All ages will enjoy The Concord Museum, where you can explore the Revolution, Native American life, and Thoreau’s study of nature. End the day at the Woods Hill Table restaurant or get a scoop of ice cream at the Reasons to be Cheerful ice cream shop.

Revolutionary Concord in a Day

What role did Concord play in the American Revolution?  Spend a day learning about “the shot heard round the world.”  Begin your day at the Concord Visitor Center at 58 Main Street.  There is plenty of free parking in the lot on Keyes Road or you can park on Main Street where you will have to feed the meter.  Pick up maps and brochures and let our experienced staff orient you for the day.

Your first stop is the North Bridge which is .8 miles from the Concord Visitor Center.  You can do the 15 minute walk through the center of town and down Monument Street or it’s a 2 minute drive with plenty of parking at the bridge.  See where Colonial Militiamen fired on British Regulars in the first battle of the American Revolution.  Check out the Minuteman Statue, created  by a young Daniel Chester French (he sculpted the Lincoln Memorial at Washington D.C. at the end of his career) for the centennial celebration of the battle in 1875.  Rangers are present to answer your questions and the North Bridge Visitor Center has merchandise, a movie and uniforms from 1775.

Next drive or walk back to Concord Center and park on Main Street.  Check out the Old Hill Burying Ground and the Wright Tavern at the rotary (flag pole) at the center of town.  The burial ground has the graves of Concordians who fought at the North Bridge.  The Wright Tavern was built in 1747 and served as headquarters for the British regulars on April 19, 1775.  It is not open to the public, but you can peak in.

If it’s a nice day, grab a sandwich to go at the Concord Cheese Shop at 29 Walden Street or Sally Ann’s at 73 Main Street and eat at the picnic tables in front of the Visitor Center or at the smaller tables in front of the Concord Free Public Library at 129 Main Street.  If the weather is not so nice, eat inside at Main Street Cafe at 42 Main Street or at the famous Colonial Inn right on Monument Square.

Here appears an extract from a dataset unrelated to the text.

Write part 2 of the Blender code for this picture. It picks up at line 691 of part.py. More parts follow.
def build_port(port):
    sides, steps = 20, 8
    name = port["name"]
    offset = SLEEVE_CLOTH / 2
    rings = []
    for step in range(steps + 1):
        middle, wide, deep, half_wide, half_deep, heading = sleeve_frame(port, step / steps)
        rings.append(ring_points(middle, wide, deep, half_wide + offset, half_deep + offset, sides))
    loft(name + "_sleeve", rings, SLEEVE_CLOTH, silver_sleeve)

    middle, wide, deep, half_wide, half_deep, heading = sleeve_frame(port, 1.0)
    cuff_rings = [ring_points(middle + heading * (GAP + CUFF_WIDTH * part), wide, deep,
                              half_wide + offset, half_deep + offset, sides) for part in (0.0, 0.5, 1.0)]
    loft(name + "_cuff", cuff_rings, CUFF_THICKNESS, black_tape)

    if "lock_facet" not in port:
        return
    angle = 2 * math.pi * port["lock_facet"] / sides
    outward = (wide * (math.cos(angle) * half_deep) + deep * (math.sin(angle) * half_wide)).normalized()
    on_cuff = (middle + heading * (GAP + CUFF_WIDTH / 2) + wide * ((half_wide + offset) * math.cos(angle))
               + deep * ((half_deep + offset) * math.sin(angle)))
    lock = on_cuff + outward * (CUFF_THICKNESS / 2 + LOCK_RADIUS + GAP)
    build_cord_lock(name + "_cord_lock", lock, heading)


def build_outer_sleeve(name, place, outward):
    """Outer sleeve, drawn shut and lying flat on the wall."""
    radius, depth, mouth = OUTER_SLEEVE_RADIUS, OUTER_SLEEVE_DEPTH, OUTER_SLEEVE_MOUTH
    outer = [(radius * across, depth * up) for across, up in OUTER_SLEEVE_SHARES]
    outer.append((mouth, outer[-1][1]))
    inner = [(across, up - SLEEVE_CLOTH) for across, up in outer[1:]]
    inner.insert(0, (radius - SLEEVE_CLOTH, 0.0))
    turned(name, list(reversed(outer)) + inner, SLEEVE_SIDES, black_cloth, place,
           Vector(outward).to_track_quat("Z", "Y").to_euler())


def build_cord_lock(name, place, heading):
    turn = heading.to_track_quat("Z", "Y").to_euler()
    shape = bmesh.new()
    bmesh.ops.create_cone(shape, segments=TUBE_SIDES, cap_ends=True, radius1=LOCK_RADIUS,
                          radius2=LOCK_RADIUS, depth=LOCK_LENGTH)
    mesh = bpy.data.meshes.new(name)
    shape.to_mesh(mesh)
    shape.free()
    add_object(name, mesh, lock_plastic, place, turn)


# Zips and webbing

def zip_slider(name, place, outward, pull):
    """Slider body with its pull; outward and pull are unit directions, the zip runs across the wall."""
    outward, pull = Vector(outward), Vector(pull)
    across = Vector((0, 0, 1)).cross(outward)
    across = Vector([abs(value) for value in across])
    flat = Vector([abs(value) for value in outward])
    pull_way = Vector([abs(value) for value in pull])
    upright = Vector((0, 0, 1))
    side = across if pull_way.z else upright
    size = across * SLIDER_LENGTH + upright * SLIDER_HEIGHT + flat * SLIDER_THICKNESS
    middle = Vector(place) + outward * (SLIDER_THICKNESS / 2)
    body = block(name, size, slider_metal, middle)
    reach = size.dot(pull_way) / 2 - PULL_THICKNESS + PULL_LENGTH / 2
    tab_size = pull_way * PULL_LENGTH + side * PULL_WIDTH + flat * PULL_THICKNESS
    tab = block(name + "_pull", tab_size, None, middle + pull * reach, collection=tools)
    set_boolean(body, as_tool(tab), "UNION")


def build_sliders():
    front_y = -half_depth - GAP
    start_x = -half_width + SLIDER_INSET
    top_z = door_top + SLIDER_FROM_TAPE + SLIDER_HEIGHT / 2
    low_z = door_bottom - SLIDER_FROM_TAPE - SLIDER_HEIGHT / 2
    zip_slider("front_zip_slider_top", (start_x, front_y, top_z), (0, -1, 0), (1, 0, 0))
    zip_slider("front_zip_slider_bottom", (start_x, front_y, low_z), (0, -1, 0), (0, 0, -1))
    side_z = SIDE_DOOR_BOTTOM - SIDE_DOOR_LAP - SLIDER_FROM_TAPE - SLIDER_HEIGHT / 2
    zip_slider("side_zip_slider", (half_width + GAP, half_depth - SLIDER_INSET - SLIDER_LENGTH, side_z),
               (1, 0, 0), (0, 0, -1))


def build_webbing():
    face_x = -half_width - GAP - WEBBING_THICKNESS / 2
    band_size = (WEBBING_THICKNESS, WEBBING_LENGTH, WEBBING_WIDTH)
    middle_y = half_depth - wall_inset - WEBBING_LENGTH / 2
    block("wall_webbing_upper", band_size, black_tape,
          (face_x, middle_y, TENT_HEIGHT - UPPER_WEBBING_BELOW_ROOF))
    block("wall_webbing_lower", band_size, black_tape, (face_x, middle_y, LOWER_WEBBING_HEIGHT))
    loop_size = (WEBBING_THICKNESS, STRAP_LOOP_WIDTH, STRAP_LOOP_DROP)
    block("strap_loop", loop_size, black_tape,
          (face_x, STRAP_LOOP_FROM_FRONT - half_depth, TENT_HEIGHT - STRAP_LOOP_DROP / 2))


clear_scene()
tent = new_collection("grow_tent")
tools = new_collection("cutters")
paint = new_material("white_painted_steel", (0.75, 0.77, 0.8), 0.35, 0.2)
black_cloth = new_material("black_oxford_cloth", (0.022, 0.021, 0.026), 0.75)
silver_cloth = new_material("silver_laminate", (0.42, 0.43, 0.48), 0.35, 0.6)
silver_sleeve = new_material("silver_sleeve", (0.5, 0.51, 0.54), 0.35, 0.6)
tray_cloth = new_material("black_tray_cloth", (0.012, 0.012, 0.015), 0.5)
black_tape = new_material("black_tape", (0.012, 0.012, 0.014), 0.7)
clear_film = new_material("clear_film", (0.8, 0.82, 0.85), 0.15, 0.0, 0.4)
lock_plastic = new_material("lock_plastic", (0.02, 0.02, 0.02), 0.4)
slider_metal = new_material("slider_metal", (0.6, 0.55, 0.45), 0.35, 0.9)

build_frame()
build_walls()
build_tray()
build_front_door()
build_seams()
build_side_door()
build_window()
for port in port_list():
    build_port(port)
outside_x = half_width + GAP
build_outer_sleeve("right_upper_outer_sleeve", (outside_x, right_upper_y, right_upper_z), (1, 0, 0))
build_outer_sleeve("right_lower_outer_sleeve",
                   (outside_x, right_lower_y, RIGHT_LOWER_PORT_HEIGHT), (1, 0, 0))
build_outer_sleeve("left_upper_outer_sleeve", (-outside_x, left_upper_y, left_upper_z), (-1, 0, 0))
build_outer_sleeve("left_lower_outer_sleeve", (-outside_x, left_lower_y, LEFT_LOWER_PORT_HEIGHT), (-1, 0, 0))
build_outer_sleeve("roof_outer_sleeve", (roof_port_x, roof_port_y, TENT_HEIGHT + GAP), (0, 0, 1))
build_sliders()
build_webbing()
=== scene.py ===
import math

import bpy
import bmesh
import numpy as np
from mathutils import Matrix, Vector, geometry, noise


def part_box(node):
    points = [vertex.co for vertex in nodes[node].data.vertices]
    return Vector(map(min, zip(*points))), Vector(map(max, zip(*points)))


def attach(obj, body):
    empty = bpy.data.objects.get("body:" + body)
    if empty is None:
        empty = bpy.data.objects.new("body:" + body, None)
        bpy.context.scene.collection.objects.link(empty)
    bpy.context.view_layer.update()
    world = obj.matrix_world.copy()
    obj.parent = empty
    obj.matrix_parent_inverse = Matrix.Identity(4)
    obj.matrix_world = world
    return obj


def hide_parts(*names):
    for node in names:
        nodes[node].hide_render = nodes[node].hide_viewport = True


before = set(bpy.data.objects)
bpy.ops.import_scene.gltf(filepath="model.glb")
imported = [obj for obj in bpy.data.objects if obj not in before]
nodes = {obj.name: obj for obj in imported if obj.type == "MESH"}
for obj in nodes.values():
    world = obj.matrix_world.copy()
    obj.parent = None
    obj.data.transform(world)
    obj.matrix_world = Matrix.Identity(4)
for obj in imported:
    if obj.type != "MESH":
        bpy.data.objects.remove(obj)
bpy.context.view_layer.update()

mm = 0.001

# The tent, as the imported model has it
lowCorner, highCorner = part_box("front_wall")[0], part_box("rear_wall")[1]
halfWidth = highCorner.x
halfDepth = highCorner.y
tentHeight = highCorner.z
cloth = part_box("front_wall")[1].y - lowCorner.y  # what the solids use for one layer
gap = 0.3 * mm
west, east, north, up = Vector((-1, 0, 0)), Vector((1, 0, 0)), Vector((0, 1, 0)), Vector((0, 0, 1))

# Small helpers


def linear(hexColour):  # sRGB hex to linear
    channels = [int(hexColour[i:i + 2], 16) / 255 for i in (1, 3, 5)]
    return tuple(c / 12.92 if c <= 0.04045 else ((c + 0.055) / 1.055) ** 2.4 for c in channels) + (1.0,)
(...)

After lunch visit the Concord Museum (53 Cambridge Turnpike) to see several revolutionary artifacts and visit their new April 19 Gallery featuring objects that bore witness to the events of that fateful day. It is a half mile walk from the visitor Center or a quick drive down Lexington Road with plenty of parking.

After being inside, you might enjoy walking the 5 mile long Battle Road trail where you can read the markers noting what happened as the 700 British regulars retreated back to Boston under fire from thousands of colonials.  Park at the Merriam’s Corner Parking Lot on Lexington Road or if walking is not your thing, drive along Battle Road (Lexington Road/Route 2A) and stop at Hartwell Tavern (you will see signs on the road) and further on stop at the Paul Revere Capture Site and read about where Revere was captured on his famous midnight ride.

Along the Battle Road, in Lincoln, is the Minuteman Visitor Center at 250 North Great Road.  Stop by to see Revolutionary objects and view the multimedia presentation about the Battles of Lexington and Concord.

Now it’s time to drive back to Concord and enjoy a relaxing dinner at Fiorella’s in the center of town at 24 Walden Street or at Trail’s End Cafe at 97 Lowell Street.  Maybe cap off the night in the one of the old tavern rooms of the Colonial Inn for some revolutionary ambience!